Ikenna Offor, owner of Offor Farms, a piggery in the affected area, said the stream demarcates the airport boundary and that he had begun the farm in 2015, before the airport project was conceived. He was worried that the government might demolish farm owners' property without giving them notice. He said: “I believe that as a government, you don’t just wake up one day and start constructing things. If facilities such as our farms are going to be affected, the owners of the farms should be informed but as at this moment, we have not been notified officially that our project will be affected. And I wonder, which type of government does that. If we are serious about using the Agricultural sector to address the numerous socio-economic challenges of this country, then this is the kind of situation the government should wade in and redirect whatever they are building even if the land is within the airport area. But the farm is not even in the airport land! When you look at the project I established there, it is a project of vision and government instead of supporting the project, wants to demolish it. That is totally unacceptable.”

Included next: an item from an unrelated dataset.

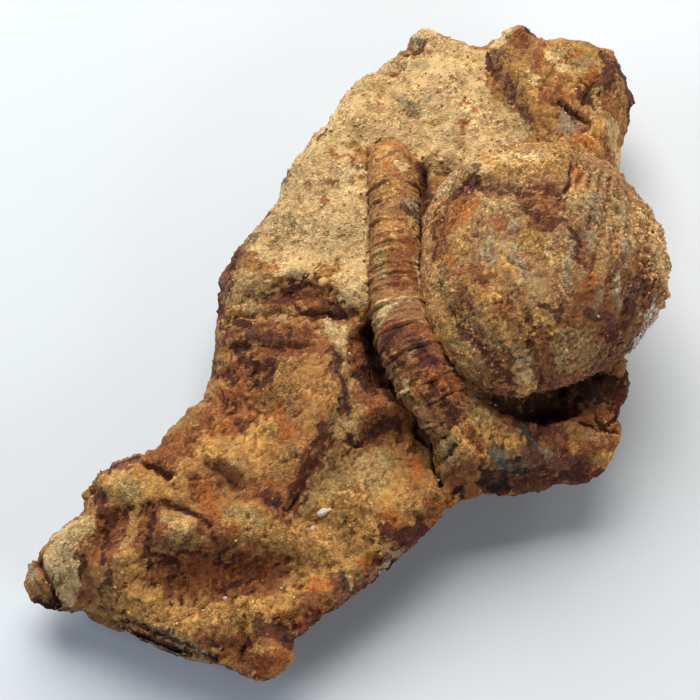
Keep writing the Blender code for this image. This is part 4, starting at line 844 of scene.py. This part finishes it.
# Small ledges: points, rise of the left side, half width, reach.
SHELL_LEDGES = [
    ([(22.0, 9.6), (20.0, 9.2), (17.0, 9.2), (14.6, 9.7), (12.6, 10.6)], -0.85, 0.55, 2.8),
    ([(21.8, 8.8), (22.4, 11.0), (22.2, 14.0)], 0.5, 0.3, 1.5),
    ([(24.6, -8.0), (27.2, -6.2), (29.2, -3.4)], 0.5, 0.2, 1.2),
    ([(22.0, -5.6), (21.2, -4.2), (19.4, -4.4)], -0.3, 0.3, 1.2),
]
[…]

Offor appealed for a prompt intervention by the state government and a halt to further trespassing on the property. Three farm workers, Emmanuel Ede, Sarah Akputa and Anthonia Nnabuisi, appealed to the government not to put them out of a job by demolishing the farms. State Commissioner of Works, Marcel Ifejiofor, said they were using an acquisition map given to them by the Ministry of Lands and that acquisition of the land was done years before the farms were established. He stated that the bulldozers arriving on the morning of 14th October had been situated on part of the airport land.
19th October 2020 people of Ifite community protested against alleged
encroachment on their land, saying the Anambra State government had encroached beyond
the portion of land allocated for the airport. They lit a bonfire and blocked
the road to the airport site holding up placards. Some of the placards read:
“We can’t be refugees and IDPs in our own land, Obiano leave our land for us”;
“We’re farmers why collect our land to build housing estate”; “Anambra State
government go to the portion of land given for the airport.” The protestors
described the government’s action as a deliberate attempt to impoverish the
people, who were predominantly farmers. Chairman of Ifite Umueri Community,
Chief Uchenna Ndumuanya, claimed that they had given the government 729.60
hectares for the airport project, but it had taken over 1,901 hectares.